このようなことからお分かりのように、展示会出展に成功するためには、効果的なブースを作ることがまず基本的にあり、そのブースを活かすために「事前の目標設定」等があり、展示会を得た後の結果を確実なものとするために、「展示会後の後追いの工夫」が必要、ということがお分かりいただけたかと思います。
どんなに戦略的なブースを考えても、ターゲットが曖昧であれば、大きな結果は得ることはできません。また、何を得たいのか明確になっていなければ、結果が出ても会社の利益につながらなかったということも多分にあります。戦略的なブースをつくるためには、「会期前」にどれだけ社内で話し合っておくかはとても重要で、とくに経営者が何を望んでいるのか、なぜ出展しようとしているのかをヒアリングしておくことは、必ず行うべき項目になります。そして、それらの内容を展示会担当者の中で共有し、ブースへと反映します。これら「会期前」の検討内容は、ブースに設置または掲示する商品・サービス説明が影響を与えるだけでなく、ブースに掲げるべきキャッチコピーやスタッフ達のお声がけの言葉までにも影響を及ぼします。これらキャッチコピーや会期中のスタッフの動きについては、別の記事にて改めてお伝えしたいと思います。
展示会出展に関わる一連の流れを「会期前」「会期中」「会期後」に分ける考え方は、これまでにも様々な展示会関係者の方によって話されてきました。当然と言えば当然の考え方なのですが、展示会出展を決めた時点で、この3つの段階について抜かりなく検討を行っておく必要があります。
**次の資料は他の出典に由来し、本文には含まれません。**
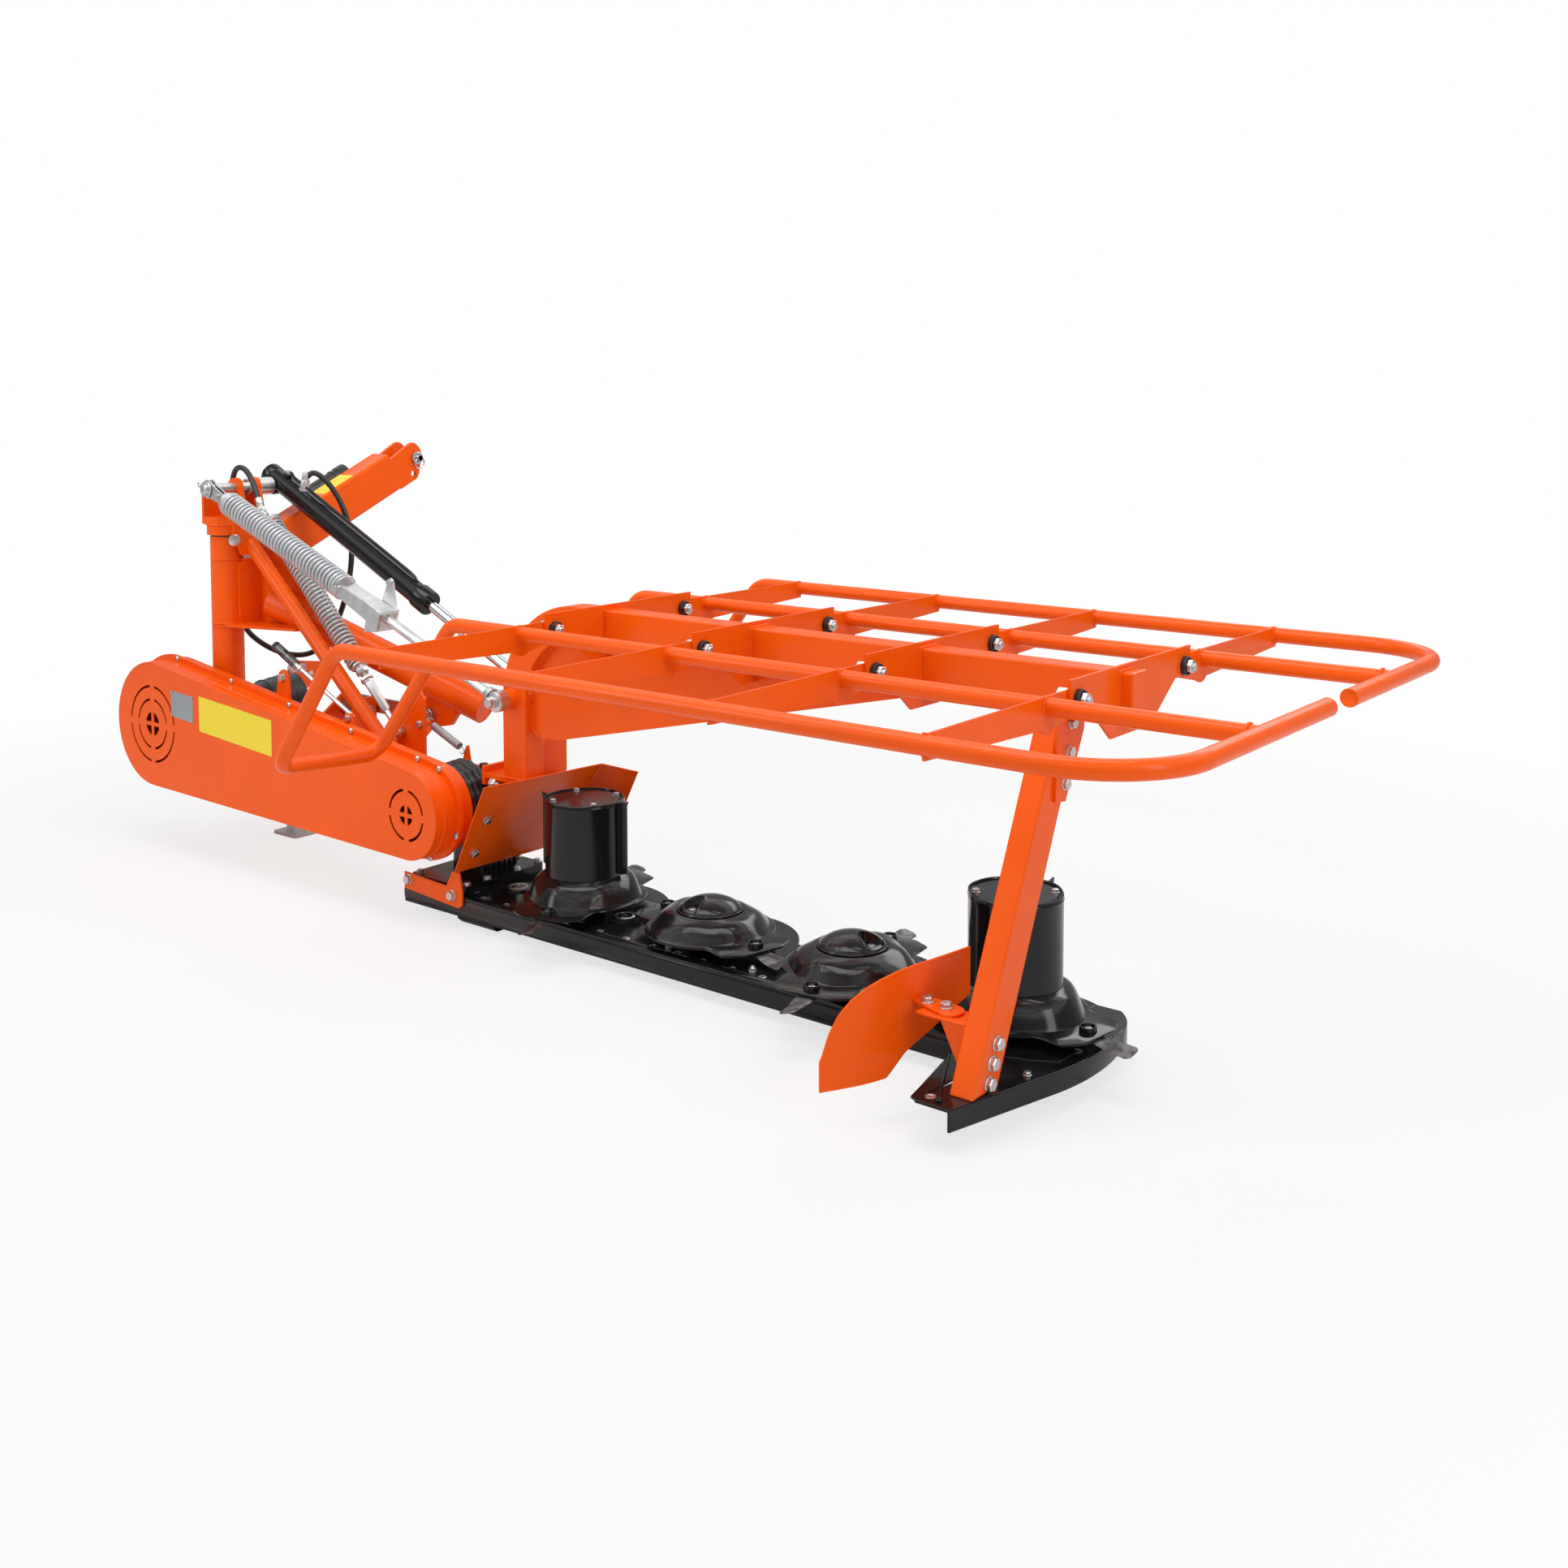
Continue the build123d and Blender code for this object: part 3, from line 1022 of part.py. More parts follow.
with BuildPart() as brace_spring_rod:
    bar_between(SPRING_LOW, SPRING_ANCHOR, 9)
    bar_between((SPRING_ANCHOR[0], 22, SPRING_ANCHOR[2]), (SPRING_ANCHOR[0], 45, SPRING_ANCHOR[2]), 13)
    bar_between((-896, SPRING_Y, 554), (-884, SPRING_Y, 543), 18)
    bar_between((-868, SPRING_Y, 528), (-856, SPRING_Y, 517), 18)
finish(brace_spring_rod, "brace_spring_rod")

# Lift cylinder: barrel with its offset lug on the cross pin, and the rod with its eye
CYLINDER_TOP = (pin_x, CYLINDER_Y, pin_height + CYLINDER_RISE)
CYLINDER_PIN = (CYLINDER_EYE[0], CYLINDER_Y, CYLINDER_EYE[1])
cylinder_length = hypot(CYLINDER_PIN[0] - CYLINDER_TOP[0], CYLINDER_PIN[2] - CYLINDER_TOP[2])
cylinder_x = (CYLINDER_PIN[0] - CYLINDER_TOP[0]) / cylinder_length
cylinder_z = (CYLINDER_PIN[2] - CYLINDER_TOP[2]) / cylinder_length


def on_cylinder(distance):
    """The point on the cylinder's axis at a distance from the cross pin."""
    return (CYLINDER_TOP[0] + cylinder_x * distance, CYLINDER_Y, CYLINDER_TOP[2] + cylinder_z * distance)


with BuildPart() as cylinder_barrel:
    bar_between(on_cylinder(-48), on_cylinder(BARREL_LENGTH), BARREL_RADIUS)
    bar_between(on_cylinder(BARREL_LENGTH - 40), on_cylinder(BARREL_LENGTH + 8), BARREL_RADIUS + 4)
    with BuildSketch(side_plane(CYLINDER_Y + 26)) as lug:
        with Locations((pin_x, pin_height)):
            Circle(27)
    extrude(lug.sketch, amount=52)
    with BuildSketch(side_plane(CYLINDER_Y + 40)) as lug_bore:
        with Locations((pin_x, pin_height)):
            Circle(CROSS_PIN_RADIUS + RUNNING_CLEARANCE)
    extrude(lug_bore.sketch, amount=80, mode=Mode.SUBTRACT)
    bar_between(ELBOW_FOOT, HOSE_POINTS[0], 9)
    with BuildSketch(Plane(origin=on_cylinder(BARREL_BORE_START), z_dir=(cylinder_x, 0, cylinder_z))) as core:
        Circle(ROD_RADIUS + RUNNING_CLEARANCE)
    extrude(core.sketch, amount=BARREL_LENGTH, mode=Mode.SUBTRACT)
finish(cylinder_barrel, "cylinder_barrel")

with BuildPart() as cylinder_rod:
    bar_between(on_cylinder(BARREL_LENGTH - 290), on_cylinder(cylinder_length - 20), ROD_RADIUS)
    eye_face = CYLINDER_Y + CYLINDER_EYE_THICKNESS / 2
    bar_between((CYLINDER_PIN[0], eye_face - CYLINDER_EYE_THICKNESS, CYLINDER_PIN[2]), (CYLINDER_PIN[0], eye_face, CYLINDER_PIN[2]), 28)
    bar_between((CYLINDER_PIN[0], eye_face, CYLINDER_PIN[2]), (CYLINDER_PIN[0], eye_face + 10, CYLINDER_PIN[2]), 16)
finish(cylinder_rod, "cylinder_rod")

# Float spring link: coil and channel hung on the cross pin, over the rod that holds the arm
FLOAT_TOP = (pin_x, FLOAT_EYE[1], pin_height)
float_length = hypot(FLOAT_EYE[0] - pin_x, FLOAT_EYE[2] - pin_height)
float_x = (FLOAT_EYE[0] - pin_x) / float_length
float_z = (FLOAT_EYE[2] - pin_height) / float_length
FLOAT_DIRECTION = (float_x, 0, float_z)


def on_float(distance):
    """The point on the float link's axis at a distance from the cross pin."""
    return (pin_x + float_x * distance, FLOAT_EYE[1], pin_height + float_z * distance)


with BuildPart() as float_spring:
    eye = FLOAT_EYE[1]
    bar_between((pin_x, eye - 8, pin_height), (pin_x, eye + 8, pin_height), 27)
    bar_between(on_float(20), on_float(96), 12)
    bar_between(on_float(96), on_float(FLOAT_COIL_END), FLOAT_COIL_RADIUS)
    with BuildSketch(side_plane(eye + 20)) as eye_bore:
        with Locations((pin_x, pin_height)):
            Circle(CROSS_PIN_RADIUS + RUNNING_CLEARANCE)
    extrude(eye_bore.sketch, amount=40, mode=Mode.SUBTRACT)
    with BuildSketch(Plane(origin=on_float(FLOAT_CORE_START), z_dir=FLOAT_DIRECTION)) as core:
        Circle(FLOAT_ROD_RADIUS + RUNNING_CLEARANCE)
    extrude(core.sketch, amount=FLOAT_COIL_END, mode=Mode.SUBTRACT)
finish(float_spring, "float_spring")

with BuildPart() as float_channel:
    level = Vector(0, 0, 1).cross(Vector(*FLOAT_DIRECTION))
    frame = Plane(origin=on_float(FLOAT_COIL_END), x_dir=level, z_dir=FLOAT_DIRECTION)
    with BuildSketch(frame) as channel:
        Rectangle(58, 50)
        with Locations((0, -8)):
            Rectangle(46, 50, mode=Mode.SUBTRACT)
    extrude(channel.sketch, amount=FLOAT_CHANNEL_LENGTH)
    with BuildSketch(frame.offset(0)) as end_plate:
        Rectangle(58, 50)
        Circle(FLOAT_ROD_RADIUS + RUNNING_CLEARANCE, mode=Mode.SUBTRACT)
    extrude(end_plate.sketch, amount=6)
    with BuildSketch(frame.offset(FLOAT_CHANNEL_LENGTH - 6)) as far_plate:
        Rectangle(58, 50)
        Circle(FLOAT_ROD_RADIUS + RUNNING_CLEARANCE, mode=Mode.SUBTRACT)
    extrude(far_plate.sketch, amount=6)
    middle = on_float(FLOAT_COIL_END + FLOAT_CHANNEL_LENGTH * 0.62)
    lug_plane = Plane(origin=(middle[0], middle[1] + 4, middle[2]), x_dir=FLOAT_DIRECTION, z_dir=(0, -1, 0))
    with BuildSketch(lug_plane) as lug:
        Polygon((-24, 25), (58, 25), (10, 72), (-18, 72), align=None)
        with Locations((-4, 56)):
            Circle(9, mode=Mode.SUBTRACT)
    extrude(lug.sketch, amount=8)
finish(float_channel, "float_channel")

with BuildPart() as float_rod:
    bar_between(on_float(FLOAT_COIL_END - 110), on_float(float_length - 20), FLOAT_ROD_RADIUS)
    half = FLOAT_EYE_THICKNESS / 2
    eye_x, eye_y, eye_z = FLOAT_EYE
    bar_between((eye_x, eye_y - half, eye_z), (eye_x, eye_y + half, eye_z), 26)
    bar_between((eye_x, eye_y - half - 12, eye_z), (eye_x, eye_y - half, eye_z), 13)
finish(float_rod, "float_rod")

# Supply hose, hung free from the cylinder's head, and the quick coupler at its end
with BuildPart() as supply_hose:
    with BuildLine() as hose_line:
        Polyline(*HOSE_POINTS)
    for index in range(len(HOSE_POINTS) - 1):
        bar_between(HOSE_POINTS[index], HOSE_POINTS[index + 1], HOSE_RADIUS)
finish(supply_hose, "supply_hose")

with BuildPart() as hose_coupler:
    bar_between(COUPLER_START, COUPLER_MIDDLE, 10)
    bar_between(COUPLER_MIDDLE, COUPLER_END, 15)
finish(hose_coupler, "hose_coupler")
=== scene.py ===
import json
from math import atan2, copysign, cos, hypot, pi, radians, sin, sqrt

import bmesh
import bpy
from bpy.props import FloatProperty, FloatVectorProperty, IntProperty, PointerProperty
from bpy.types import Operator, Panel, PropertyGroup
from mathutils import Matrix, Vector


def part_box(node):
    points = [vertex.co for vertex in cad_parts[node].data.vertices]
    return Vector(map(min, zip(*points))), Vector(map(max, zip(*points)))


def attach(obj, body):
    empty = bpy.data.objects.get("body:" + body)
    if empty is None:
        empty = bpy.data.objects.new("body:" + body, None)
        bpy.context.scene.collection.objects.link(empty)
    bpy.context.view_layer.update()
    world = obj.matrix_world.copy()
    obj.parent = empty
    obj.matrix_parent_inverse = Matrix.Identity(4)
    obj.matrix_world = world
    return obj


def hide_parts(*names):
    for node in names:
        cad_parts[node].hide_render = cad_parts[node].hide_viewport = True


bl_info = {
    "name": "Disc mower dressing",
    "version": (1, 0, 0),
    "blender": (4, 5, 0),
    "location": "View3D > Sidebar > Mower",
    "description": "Springs, discs, hose, bolts, welds and paint for a rear-mounted disc mower",
    "category": "Object",
}

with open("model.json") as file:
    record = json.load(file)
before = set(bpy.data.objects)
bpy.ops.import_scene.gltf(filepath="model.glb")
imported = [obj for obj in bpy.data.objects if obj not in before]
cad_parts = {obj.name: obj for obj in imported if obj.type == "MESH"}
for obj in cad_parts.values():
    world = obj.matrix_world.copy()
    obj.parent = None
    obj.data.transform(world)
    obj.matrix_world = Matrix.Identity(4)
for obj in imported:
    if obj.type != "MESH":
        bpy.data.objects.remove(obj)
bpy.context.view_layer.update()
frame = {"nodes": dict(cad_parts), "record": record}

# Lengths are millimetres from the first disc's axis, the disc line and the ground, as on the
# drawing of the machine. Blender's own unit is the metre.
MM = 0.001
DISC_ONE_X = sum(corner.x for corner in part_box("drum_1")) / 2
TURN = 2 * pi
X, Y, Z = Vector((1, 0, 0)), Vector((0, 1, 0)), Vector((0, 0, 1))
WHITE = (1, 1, 1, 1)

# Headstock: its column, the pin across its top, and the mast's foot with the mast's own directions
COLUMN_X, COLUMN_Y, COLUMN_RADIUS = -1400, -45, 44.5
CROSS_PIN_X, CROSS_PIN_Z = -1391, 1041
MAST_X, MAST_FOOT_Y, MAST_FOOT_Z = -1362, 60, 855
MAST_HALF_WIDTH, EAR_THICKNESS = 42, 12
MAST_ALONG, MAST_UP = Vector((0, 0.904, 0.428)), Vector((0, -0.428, 0.904))
ARM_START, ARM_AXIS = Vector((-1281, 30, 714)), Vector((682, 190, -258))

# Belt guard: centre in X and Z and radius of its two ends, and the depth of its faces
BIG_END = (-1519, 366, 178)
SMALL_END = (-400, 282, 112)
COVER_FACE_Y = -220
FLANGE_FACE_Y = -154
TENSIONER_Y = -84

# Cutter bar, guard halves and outer shoe
FOLD_X, FOLD_Z = -400, 282
BAR_TOP, COVER_TOP, GEARBOX_TOP = 75.6, 80, 98
ROLL_Y, ROLL_Z = -121, 51
REAR_RIVETS = (-246, -163, 154, 238, 322, 396, 471, 555, 640, 722, 806, 890, 974, 1058)
FRONT_RIVETS = (-250, 205, 600, 1000)
BRACKETS_X = (125, 566, 1007, 1448)
HINGE_Y, HINGE_Z = 218, 794
GUARD_TUBE_RADIUS = 16.85
GUARD_TUBE_Z = 795
GUARD_TUBE_END = 1828
INNER_TUBE_Y, OUTER_TUBE_Y = 315, 700
SUPPORT_FACE_X = 1335
DEFLECTOR_BOLTS = ((-185, -148, 292), (-257, -126, 193))

# Each disc: body, CAD names of disc and blades, place in X, heading of its long axis, and the
# heading of the opening in its domed cap, or none where it carries a drum
DISCS = (
    ("disc_one", "drum_1", "blades_1", 0, 105, None),
    ("disc_two", "domed_disc_2", "blades_2", 400, -15, 252),
    ("disc_three", "domed_disc_3", "blades_3", 800, 98, 6),
    ("disc_four", "drum_4", "blades_4", 1200, -8, None),
)
DISC_RADIUS, DRUM_RADIUS, CAP_RADIUS = 150, 96, 73
BLADE_BOLT_RADIUS, LID_BOLT_RADIUS, CAP_BOLT_RADIUS = 178, 79, 46
# A disc's nose: how far it reaches, half of its flat end, the slope of its corners, and how far
# its flanks lie from the long axis
NOSE_REACH, NOSE_HALF_WIDTH, NOSE_SLOPE, NOSE_FLANK = 207, 52, 0.62, 92

# Way of the supply hose, from the elbow on the cylinder's head to the quick coupler
HOSE_POINTS = (
    (-1268.2, 134, 1055.3), (-1264.7, 134, 1068.3), (-1240, 150, 1088), (-1205, 192, 1030),
    (-1160, 205, 940), (-1145, 205, 820), (-1190, 195, 660), (-1300, 190, 532), (-1420, 130, 532),
    (-1510, 60, 620), (-1500, 40, 800), (-1484, 30, 1000), (-1432, 8, 1104), (-1340, 0, 1090),
    (-1290, -10, 1010),
)
COUPLER_END = Vector((-1225.7, -22.86, 907.12))
ELBOW_FOOT = Vector((-1282.2, 134, 1003.3))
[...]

私が日頃お話する内容は主に「会期中」に関わるブースの考え方をお伝えしています。一方で、「会期前」や「会期後」の行動に関してはほとんど触れません。目標設定の詳しい内容や自社分析の方法、また会期後のフォローの仕方については、マーケティングや企業ブランディングを専門分野とする展示会コンサルタントやブランドマネージャーの方々が行うセミナーや本がありますので、そちらも合わせて見ていただければと思います。

ここでは、まず展示会出展には、「会期前」「会期中」「会期後」という3つの段階があり、最終的に出展に出展するためには、この3つの段階それぞれをしっかりと検討していなければいけない、ということを覚えておいてください。